The idea behind the Oncology Care Model was to promote higher quality care and lower the cost of care to Medicare. A total of 197 practices have been accepted into the program, which is designed with the aim of reducing costs by intense care coordination and implementation of quality metrics. The Oncology Care Model gives those participating practices an opportunity to go into a two-sided risk model in 2017 or 2018, which would remove them from the Merit-Based Incentive Payment System part of the new Quality Payment Program and instead qualify them for a flat payment as an advanced alternative payment model in 2019.

The care cost analysis in the Oncology Care Model includes chemotherapy drugs plus all Part A and Part B services, such as laboratory tests, emergency room visits, hospitalization, and radiation therapy generated by all physicians.

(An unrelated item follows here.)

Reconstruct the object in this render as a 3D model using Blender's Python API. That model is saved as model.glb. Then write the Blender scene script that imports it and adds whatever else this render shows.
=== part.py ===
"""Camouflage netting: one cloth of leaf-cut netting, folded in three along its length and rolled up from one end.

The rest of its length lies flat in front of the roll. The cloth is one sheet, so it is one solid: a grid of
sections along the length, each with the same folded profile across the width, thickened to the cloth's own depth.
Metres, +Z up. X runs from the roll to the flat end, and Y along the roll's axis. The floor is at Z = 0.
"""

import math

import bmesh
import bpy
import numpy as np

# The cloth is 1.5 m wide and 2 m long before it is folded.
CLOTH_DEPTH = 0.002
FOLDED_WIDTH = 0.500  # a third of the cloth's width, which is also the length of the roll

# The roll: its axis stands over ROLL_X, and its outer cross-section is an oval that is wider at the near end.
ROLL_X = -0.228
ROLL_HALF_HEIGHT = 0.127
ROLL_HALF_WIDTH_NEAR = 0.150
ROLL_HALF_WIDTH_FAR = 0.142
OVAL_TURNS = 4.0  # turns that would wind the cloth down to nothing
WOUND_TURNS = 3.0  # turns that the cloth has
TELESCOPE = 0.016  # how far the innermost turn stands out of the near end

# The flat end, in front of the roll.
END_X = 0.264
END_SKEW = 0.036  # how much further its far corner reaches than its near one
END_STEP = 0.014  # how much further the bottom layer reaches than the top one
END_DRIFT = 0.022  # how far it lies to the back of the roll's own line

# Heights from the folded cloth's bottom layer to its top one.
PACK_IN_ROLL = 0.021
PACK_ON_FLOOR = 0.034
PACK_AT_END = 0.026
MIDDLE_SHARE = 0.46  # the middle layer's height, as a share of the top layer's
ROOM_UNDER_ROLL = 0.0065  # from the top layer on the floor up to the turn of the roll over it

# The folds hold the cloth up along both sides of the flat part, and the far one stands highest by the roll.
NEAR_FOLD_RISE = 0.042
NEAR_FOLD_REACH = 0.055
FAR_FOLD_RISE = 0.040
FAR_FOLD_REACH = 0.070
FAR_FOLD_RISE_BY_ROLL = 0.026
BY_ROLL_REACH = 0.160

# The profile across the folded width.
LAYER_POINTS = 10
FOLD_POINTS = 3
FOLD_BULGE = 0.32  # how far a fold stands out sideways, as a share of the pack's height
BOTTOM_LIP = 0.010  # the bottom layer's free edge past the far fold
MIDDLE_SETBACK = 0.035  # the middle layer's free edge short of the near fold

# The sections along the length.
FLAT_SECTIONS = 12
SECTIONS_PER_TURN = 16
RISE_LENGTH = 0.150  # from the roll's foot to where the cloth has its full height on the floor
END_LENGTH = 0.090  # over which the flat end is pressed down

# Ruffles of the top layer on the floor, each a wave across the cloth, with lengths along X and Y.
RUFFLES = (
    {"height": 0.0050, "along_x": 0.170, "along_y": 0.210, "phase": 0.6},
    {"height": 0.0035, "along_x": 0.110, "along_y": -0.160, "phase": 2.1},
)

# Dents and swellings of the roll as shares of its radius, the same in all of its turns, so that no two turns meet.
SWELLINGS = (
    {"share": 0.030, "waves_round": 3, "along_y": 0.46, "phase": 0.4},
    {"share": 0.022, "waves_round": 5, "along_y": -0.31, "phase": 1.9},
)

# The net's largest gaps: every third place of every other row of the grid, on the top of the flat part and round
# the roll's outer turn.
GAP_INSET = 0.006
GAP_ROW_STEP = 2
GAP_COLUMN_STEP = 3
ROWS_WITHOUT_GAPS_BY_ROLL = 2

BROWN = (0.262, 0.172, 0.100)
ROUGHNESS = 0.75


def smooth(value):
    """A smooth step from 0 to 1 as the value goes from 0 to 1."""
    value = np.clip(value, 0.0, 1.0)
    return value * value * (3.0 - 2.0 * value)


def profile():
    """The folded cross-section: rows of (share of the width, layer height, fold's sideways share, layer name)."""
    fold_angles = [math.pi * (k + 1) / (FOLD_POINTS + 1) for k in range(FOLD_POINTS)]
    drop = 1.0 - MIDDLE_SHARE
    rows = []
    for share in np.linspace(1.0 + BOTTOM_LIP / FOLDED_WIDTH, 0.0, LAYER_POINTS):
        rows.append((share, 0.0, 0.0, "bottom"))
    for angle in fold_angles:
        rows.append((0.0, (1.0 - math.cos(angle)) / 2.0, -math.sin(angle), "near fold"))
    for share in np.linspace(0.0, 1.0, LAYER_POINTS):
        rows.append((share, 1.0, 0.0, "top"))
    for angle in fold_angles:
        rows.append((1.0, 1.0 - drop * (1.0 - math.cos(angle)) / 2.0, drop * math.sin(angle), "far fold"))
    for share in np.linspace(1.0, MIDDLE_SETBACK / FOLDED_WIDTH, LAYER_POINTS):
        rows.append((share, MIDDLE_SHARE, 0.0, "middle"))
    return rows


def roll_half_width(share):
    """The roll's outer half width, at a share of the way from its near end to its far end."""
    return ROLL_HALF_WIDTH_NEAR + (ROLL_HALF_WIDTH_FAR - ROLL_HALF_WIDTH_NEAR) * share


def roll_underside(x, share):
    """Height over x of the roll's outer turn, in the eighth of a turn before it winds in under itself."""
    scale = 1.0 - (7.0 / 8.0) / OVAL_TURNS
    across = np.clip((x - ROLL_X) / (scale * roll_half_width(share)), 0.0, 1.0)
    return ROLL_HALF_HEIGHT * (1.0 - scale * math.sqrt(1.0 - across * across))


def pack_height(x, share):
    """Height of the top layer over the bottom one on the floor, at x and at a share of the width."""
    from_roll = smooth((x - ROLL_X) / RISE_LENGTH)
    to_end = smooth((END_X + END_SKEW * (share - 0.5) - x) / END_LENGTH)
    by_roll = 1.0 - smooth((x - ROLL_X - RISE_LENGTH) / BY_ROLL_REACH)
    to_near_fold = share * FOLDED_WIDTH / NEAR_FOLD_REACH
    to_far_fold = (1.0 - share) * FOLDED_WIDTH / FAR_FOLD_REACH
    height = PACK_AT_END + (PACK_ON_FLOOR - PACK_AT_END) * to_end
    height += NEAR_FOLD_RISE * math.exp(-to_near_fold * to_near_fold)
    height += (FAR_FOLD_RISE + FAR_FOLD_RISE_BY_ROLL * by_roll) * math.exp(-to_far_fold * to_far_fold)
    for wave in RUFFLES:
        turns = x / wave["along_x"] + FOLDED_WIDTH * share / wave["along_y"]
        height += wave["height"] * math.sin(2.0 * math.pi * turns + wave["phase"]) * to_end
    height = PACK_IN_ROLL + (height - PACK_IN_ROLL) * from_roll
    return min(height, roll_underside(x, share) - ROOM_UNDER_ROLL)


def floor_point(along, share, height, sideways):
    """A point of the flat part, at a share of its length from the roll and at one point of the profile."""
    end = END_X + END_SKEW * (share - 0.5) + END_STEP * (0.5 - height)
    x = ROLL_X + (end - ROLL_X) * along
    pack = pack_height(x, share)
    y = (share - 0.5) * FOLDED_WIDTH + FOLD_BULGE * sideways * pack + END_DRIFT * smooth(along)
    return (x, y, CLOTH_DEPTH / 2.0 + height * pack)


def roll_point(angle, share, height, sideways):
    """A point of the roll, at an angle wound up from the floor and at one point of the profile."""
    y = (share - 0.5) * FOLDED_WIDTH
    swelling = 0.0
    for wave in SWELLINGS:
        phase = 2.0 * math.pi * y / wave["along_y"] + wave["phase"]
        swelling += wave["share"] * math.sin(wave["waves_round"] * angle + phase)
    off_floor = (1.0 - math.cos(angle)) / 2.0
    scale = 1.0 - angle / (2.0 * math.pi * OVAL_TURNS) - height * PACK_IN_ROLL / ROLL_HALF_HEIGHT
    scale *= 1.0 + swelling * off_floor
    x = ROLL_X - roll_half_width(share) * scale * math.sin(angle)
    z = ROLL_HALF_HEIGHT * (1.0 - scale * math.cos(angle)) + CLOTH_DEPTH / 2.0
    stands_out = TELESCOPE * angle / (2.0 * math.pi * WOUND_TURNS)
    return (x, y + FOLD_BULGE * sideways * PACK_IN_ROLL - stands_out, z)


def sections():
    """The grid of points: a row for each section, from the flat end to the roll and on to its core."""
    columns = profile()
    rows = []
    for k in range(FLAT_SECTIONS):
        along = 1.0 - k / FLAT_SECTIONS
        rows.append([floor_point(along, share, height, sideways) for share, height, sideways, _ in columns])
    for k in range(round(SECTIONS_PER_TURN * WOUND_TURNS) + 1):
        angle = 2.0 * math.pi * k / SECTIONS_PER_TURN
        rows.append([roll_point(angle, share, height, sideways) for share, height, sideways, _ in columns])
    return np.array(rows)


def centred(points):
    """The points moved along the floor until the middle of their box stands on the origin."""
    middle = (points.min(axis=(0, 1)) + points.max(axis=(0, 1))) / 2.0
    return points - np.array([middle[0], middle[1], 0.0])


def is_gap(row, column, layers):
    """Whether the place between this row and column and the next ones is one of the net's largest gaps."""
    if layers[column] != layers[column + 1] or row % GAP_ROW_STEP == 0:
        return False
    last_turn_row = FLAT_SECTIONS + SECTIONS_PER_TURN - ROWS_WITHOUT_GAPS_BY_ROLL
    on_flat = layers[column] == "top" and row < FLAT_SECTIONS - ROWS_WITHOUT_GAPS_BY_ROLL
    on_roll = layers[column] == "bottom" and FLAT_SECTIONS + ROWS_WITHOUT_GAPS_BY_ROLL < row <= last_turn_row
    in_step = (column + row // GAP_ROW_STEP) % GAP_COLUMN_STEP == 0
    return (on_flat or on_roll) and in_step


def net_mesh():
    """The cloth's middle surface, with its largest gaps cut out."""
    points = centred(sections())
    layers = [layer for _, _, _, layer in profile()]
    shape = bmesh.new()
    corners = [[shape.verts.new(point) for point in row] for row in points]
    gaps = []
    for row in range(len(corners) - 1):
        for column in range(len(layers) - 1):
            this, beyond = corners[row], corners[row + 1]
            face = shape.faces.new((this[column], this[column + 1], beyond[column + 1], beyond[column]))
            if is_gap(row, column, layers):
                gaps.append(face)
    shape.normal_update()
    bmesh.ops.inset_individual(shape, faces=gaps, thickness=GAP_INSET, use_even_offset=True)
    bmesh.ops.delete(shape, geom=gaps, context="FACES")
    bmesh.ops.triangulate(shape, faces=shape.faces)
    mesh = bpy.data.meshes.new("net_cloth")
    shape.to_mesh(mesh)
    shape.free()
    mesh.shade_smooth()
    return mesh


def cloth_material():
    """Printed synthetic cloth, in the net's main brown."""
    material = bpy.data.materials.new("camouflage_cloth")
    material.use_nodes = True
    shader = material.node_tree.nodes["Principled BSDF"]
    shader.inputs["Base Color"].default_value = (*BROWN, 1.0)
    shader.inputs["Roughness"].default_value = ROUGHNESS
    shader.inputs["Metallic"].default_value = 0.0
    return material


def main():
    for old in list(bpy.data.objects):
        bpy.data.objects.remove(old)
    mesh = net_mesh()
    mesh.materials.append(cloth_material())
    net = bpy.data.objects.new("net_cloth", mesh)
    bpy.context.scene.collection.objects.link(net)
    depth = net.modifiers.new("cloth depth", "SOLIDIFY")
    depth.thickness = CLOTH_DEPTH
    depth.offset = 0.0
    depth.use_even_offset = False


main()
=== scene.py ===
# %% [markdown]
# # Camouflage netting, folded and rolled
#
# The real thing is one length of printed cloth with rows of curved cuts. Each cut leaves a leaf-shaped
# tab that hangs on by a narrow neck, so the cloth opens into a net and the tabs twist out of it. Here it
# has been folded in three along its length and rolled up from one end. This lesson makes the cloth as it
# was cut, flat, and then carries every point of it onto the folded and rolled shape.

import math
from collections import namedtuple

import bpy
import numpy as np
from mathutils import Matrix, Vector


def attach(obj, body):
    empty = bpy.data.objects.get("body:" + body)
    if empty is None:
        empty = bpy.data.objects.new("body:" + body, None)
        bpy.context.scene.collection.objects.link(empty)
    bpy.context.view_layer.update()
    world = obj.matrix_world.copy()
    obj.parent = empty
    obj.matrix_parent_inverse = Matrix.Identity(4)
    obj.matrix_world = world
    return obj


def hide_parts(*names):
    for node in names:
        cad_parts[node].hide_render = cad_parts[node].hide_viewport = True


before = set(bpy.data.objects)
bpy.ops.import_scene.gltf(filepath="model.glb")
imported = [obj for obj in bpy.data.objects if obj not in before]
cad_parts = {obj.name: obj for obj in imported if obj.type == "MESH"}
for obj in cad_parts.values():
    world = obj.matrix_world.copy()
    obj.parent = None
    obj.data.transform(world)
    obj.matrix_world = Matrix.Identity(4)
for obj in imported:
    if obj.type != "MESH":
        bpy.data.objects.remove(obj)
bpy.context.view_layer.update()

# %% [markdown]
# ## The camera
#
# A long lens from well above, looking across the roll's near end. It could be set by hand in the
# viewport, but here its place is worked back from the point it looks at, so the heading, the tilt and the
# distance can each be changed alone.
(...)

The State Affiliate Council has been monitoring the implementation of this model because of the implications for practices and the anticipation that the program will be expanded upon in the future.

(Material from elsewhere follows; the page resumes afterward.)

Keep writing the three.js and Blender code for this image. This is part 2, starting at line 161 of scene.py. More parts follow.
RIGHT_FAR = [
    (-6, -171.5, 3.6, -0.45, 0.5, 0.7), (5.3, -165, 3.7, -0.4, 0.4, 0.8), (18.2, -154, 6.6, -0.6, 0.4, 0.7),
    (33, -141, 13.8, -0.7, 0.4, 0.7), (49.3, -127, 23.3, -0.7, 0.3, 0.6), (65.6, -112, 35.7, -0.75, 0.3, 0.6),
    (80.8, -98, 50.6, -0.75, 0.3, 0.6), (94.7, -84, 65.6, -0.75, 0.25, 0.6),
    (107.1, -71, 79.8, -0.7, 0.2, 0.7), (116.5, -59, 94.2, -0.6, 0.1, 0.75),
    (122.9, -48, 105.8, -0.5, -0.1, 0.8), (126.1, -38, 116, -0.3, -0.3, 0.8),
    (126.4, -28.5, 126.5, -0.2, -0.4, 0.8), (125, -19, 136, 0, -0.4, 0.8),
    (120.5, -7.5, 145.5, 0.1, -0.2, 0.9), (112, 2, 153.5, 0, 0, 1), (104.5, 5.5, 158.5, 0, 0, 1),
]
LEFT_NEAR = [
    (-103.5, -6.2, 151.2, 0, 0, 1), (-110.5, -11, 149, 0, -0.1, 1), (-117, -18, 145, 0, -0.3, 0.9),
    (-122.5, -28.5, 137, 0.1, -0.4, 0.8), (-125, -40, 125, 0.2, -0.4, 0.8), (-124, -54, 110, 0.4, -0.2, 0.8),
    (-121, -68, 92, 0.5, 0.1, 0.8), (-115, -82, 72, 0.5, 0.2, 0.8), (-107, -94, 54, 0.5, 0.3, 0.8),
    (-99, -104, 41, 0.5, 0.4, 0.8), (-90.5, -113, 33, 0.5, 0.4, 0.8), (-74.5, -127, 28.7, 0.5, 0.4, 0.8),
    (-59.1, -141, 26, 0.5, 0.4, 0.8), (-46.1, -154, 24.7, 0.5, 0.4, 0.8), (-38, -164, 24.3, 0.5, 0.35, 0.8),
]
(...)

In addition, the ASCO Patient-Centered Payment model has been implemented at a practice with a commercial payer. This model seeks to accomplish many of the same goals as the Oncology Care Model, but it has not yet been accepted as an advanced alternative payment model by the Centers for Medicare & Medicaid Services.

Council leadership has been working closely with ASCO’s new Clinical Affairs Department, led by Stephen Grubbs, MD, to ensure that the appropriate training and knowledge of the Quality Payment Program are getting out to the community to help practices and ASCO’s Affiliate leaders prepare for the coming payment restructuring.

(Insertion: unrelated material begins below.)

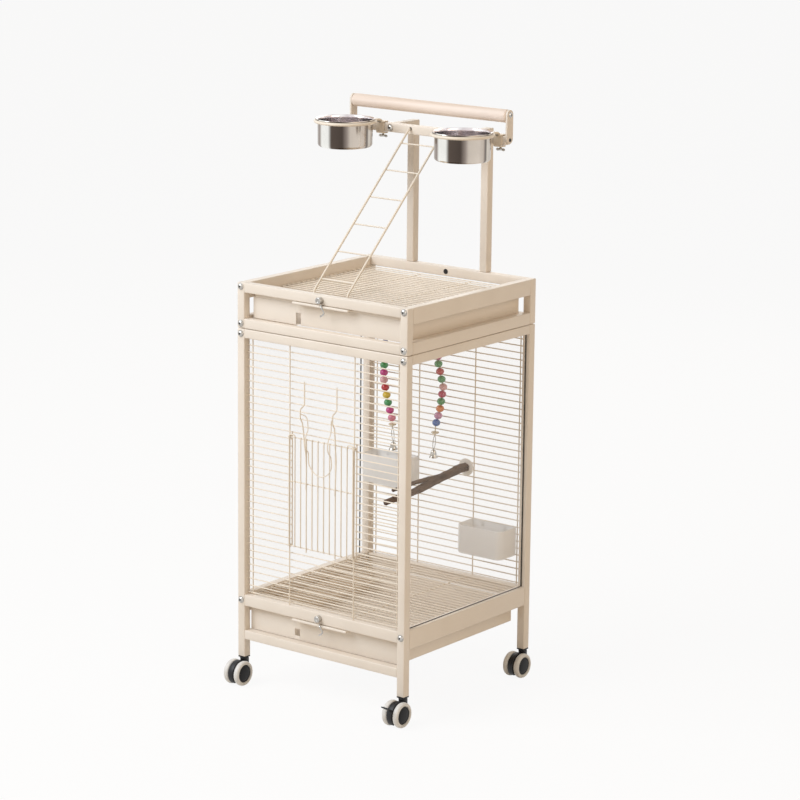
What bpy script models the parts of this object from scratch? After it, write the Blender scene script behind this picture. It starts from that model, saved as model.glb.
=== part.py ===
"""Parrot cage on casters: a welded square-tube cage body with a lift-up wire door,
a tray module on top of it and a play stand with dowel, ladder and two steel cups.

Lengths are in metres and +Z is up. Inside the file y = 0 is the front face of the
front posts, +Y runs to the back and z = 0 is the floor the casters stand on. One
empty moves everything so that the origin lies under the middle of the object.
"""
import math

import bmesh
import bpy
from mathutils import Matrix, Vector

# Overall sizes of the cage body
WIDTH = 0.450
DEPTH = 0.444
TUBE = 0.019
GAP = 0.0003
EDGE = 0.0012

HALF = WIDTH / 2
INNER = HALF - TUBE
BACK = DEPTH - TUBE

# Heights of the welded body frames
POST_BOTTOM = 0.060
LOWEST_RAIL = (0.100, 0.120)
PANEL_RAIL = (0.1745, 0.199)
BODY_RAIL = (0.7586, 0.7786)
SIDE_RAIL_BOTTOM = (0.160, 0.201)

# Heights of the tray module
MODULE_RAIL = (0.7790, 0.8000)
MODULE_SIDE_RAIL = (0.7790, 0.8045)
MODULE_PLATE = (0.8420, 0.8760)
TOP_RAIL = (0.8555, 0.8760)

# Wire lattices
WIRE = 0.0027
PITCH = 0.0154
WELD = 0.0006
STEP = WIRE - WELD
FRONT_WIRE_Y = 0.0120
BACK_WIRE_Y = DEPTH - 0.0095
OUTER_WIRE_X = 0.194
BACK_WIRE_X = 0.0757
GRILLE_CROSS_X = (-0.068, 0.068)

# Door and its two guide wires
GUIDE_X = 0.0862
GUIDE_Y = 0.0060
DOOR_BOTTOM = 0.330
DOOR_MIDDLE = 0.475
DOOR_TOP = 0.566
DOOR_BARS = 12
DOOR_BAR_PITCH = 0.0155
ROUND_WIRE = 0.0028
ARM_BAR = 3
ARM_LEAN_Z = 0.640
ARM_TOP = 0.691
ARM_X = 0.0447
ARM_FRONT_Y = -0.0080
ARM_TAIL_Y = -0.0035

# Trays
TRAY_WALL = 0.0012
TRAY_FRONT_Y = TUBE + GAP
TRAY_BACK_Y = BACK - 0.026
TRAY_HALF = 0.1945
TRAY_RIM_HALF = 0.2047
TRAY_RIM = 0.0015
RUNNER = 0.0020
RUNNER_REACH = 0.010
LIP_REACH = 0.007
LIP = 0.0015
RUNNER_START_Y = 0.0240
TRAY_LIP_HALF = 0.0735
TRAY_LIP_Y = -0.0040
TRAY_LIP_HEIGHT = 0.0045

# Hook latches
STUD_RADIUS = 0.0065
STUD_LENGTH = 0.0080
LATCH_PIN_X = 0.006
LATCH_PIN_DROP = 0.0033
LATCH_THICK = 0.0016
LATCH_Y = -0.0065

# Play stand
STAND_X = 0.0985
STAND_TOP = 1.185
CROSS_Y = 0.362
CROSS_HALF = 0.204
BRACKET_THICK = 0.0045
BRACKET_WIDTH = 0.022
BRACKET_BOTTOM = 1.164
DOWEL_Z = 1.226
DOWEL_RADIUS = 0.014

# Steel cups and their clamp rings
CUP_X = 0.155
CUP_Y = 0.2695
RING_Z = 1.1930
RING_RADIUS = 0.0635
RING_WIRE = 0.0035
CUP_RADIUS = 0.0590
CUP_HEIGHT = 0.058
CUP_WALL = 0.0010
CLAMP_SHIFT = 0.030
CLAMP_WIDTH = 0.020
CLAMP_PLATE = 0.0026
CLAMP_TIE = 0.0215

# Ladder
LADDER_X = 0.044
LADDER_ROD = 0.0020
LADDER_FOOT_Y = 0.032
LADDER_BEND_Z = 0.876
LADDER_TOP_Z = 1.178
LADDER_RUNGS = 6
LADDER_END_GAP = 0.0009

# Casters
CASTER_TRAIL = 0.020
WHEEL_RADIUS = 0.027
WHEEL_HALF = 0.0205
HOOD_RADIUS = 0.0262
HOOD_HALF = 0.0066
AXLE_RADIUS = 0.0030
LEVER_ROOT = 0.0270
LEVER_END = 0.0475
LEVER_HALF = 0.0013
LEVER_TILT = math.radians(150)

# Things hung inside
BEAD_RADIUS = 0.0083
BEAD_STEP = 0.0165
BEAD_COUNT = 13
STRING_PATHS = {
    "right": [(0.746, -0.0200), (0.661, -0.0120), (0.612, 0.0016), (0.560, -0.0067), (0.526, -0.0171), (0.440, -0.0253)],
    "left": [(0.746, -0.1580), (0.640, -0.1615), (0.606, -0.1622), (0.5555, -0.1500), (0.520, -0.1380), (0.440, -0.1320)],
}
FEED_CUP = (0.095, 0.062, 0.064)
STRING_CLEAR = 0.0135
STRING_TAIL = 0.046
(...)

Has the Council discussed the issue of “white-bagging”?

Yes. White-bagging is an alternative drug-distribution model that occurs when a specialty pharmacy dispenses a specific drug to a specific patient and ships it out to the oncology practice. White-bagging is an important issue for practices. Also, white-bagging is complicated in oncology, because the drug regimens are highly complex and often require dosing adjustments at the time of administration. The State Affiliate Council is participating in a recently formed ASCO working group to determine the best way to address the concerns raised by these types of policies.

New Wave of Payment Reform

From your perspective as an oncologist and the Chair of the State Affiliate Council, what is the biggest challenge facing the oncology community?

That’s a very broad question, so broad, in fact, that you could write a book on it. The oncology environment continues to change, and many of those changes offer challenges to oncologists. The ongoing payment reform movement, 340B drug pricing, and other environmental factors have driven practice consolidation. Consolidation has its benefits, but it has also taken a toll on small community practices, which provide personalized care to patients in the practice’s vicinity. There are far more hospital-based programs than there were 15 years ago. The extra expenses of information technology staff and administration can certainly increase the cost of practicing oncology, which is another reason for the consolidation movement we’ve seen.

That said, this new wave of payment reform does raise the bar for quality care. The documentation involved in these reforms is burdensome, but it also provides us with evidence of what we do in our practice. The landscape of oncology is rapidly changing. And many ASCO initiatives are helping practices take the necessary steps to prepare for the challenges ahead. ■

Disclosure: Dr. Weisberg reported no potential conflicts of interest.